Here I answer the most frequently asked questions about the HR generalist career path.

What does an HR generalist do day-to-day?

A typical day includes handling employee questions and issues, processing HR transactions in the HRIS, supporting managers with performance conversations, coordinating benefits or recruiting activities, reviewing compliance requirements, and attending business meetings. The variety is the defining feature of the role; no two days are identical.

How much do HR generalists make?

Entry-level HR generalists earn $52,000-$65,000. Mid-level generalists with 3-5 years of experience earn $65,000-$80,000. Senior generalists earn $80,000-$95,000. HR managers and HRBPs who advanced from the generalist path earn $85,000-$120,000+. Salaries vary significantly by location, industry, and company size.

Is HR generalist a good career?

Yes. It offers variety, job security, clear advancement opportunities, and meaningful work (helping people and organizations succeed). The generalist path is also the most common route to HR leadership, giving you a long runway for career growth and increasing compensation.

Can I become an HR generalist without a degree?

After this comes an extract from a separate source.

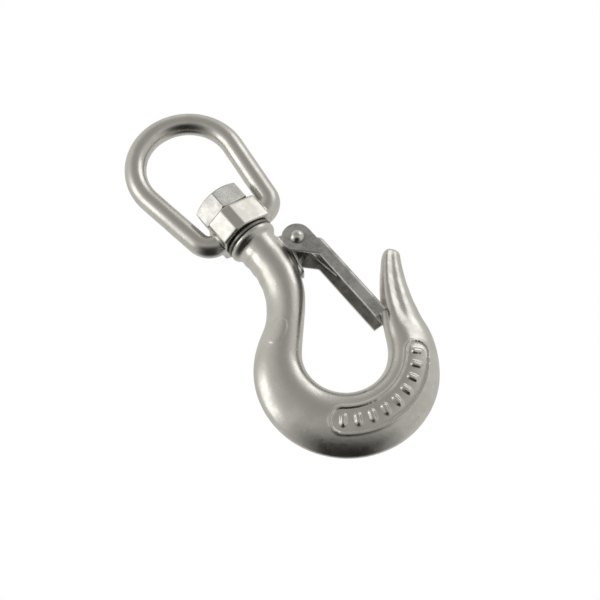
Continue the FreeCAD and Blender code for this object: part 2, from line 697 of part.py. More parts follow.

It’s possible but harder. Most HR generalist roles require a bachelor’s degree or equivalent experience. Without a degree, you’d likely need to start in an administrative role (HR assistant, office coordinator), build experience, and potentially earn certifications (PHR, SHRM-CP) to demonstrate competency.

What’s the difference between an HR generalist and an HR business partner?

HR generalists handle the operational work of HR functions (processing, compliance, administration, employee inquiries). HR business partners focus on strategic advisory work with business leaders (workforce planning, organizational design, talent strategy). HRBPs typically have less operational work and more leadership interaction. The HRBP role usually requires generalist experience first.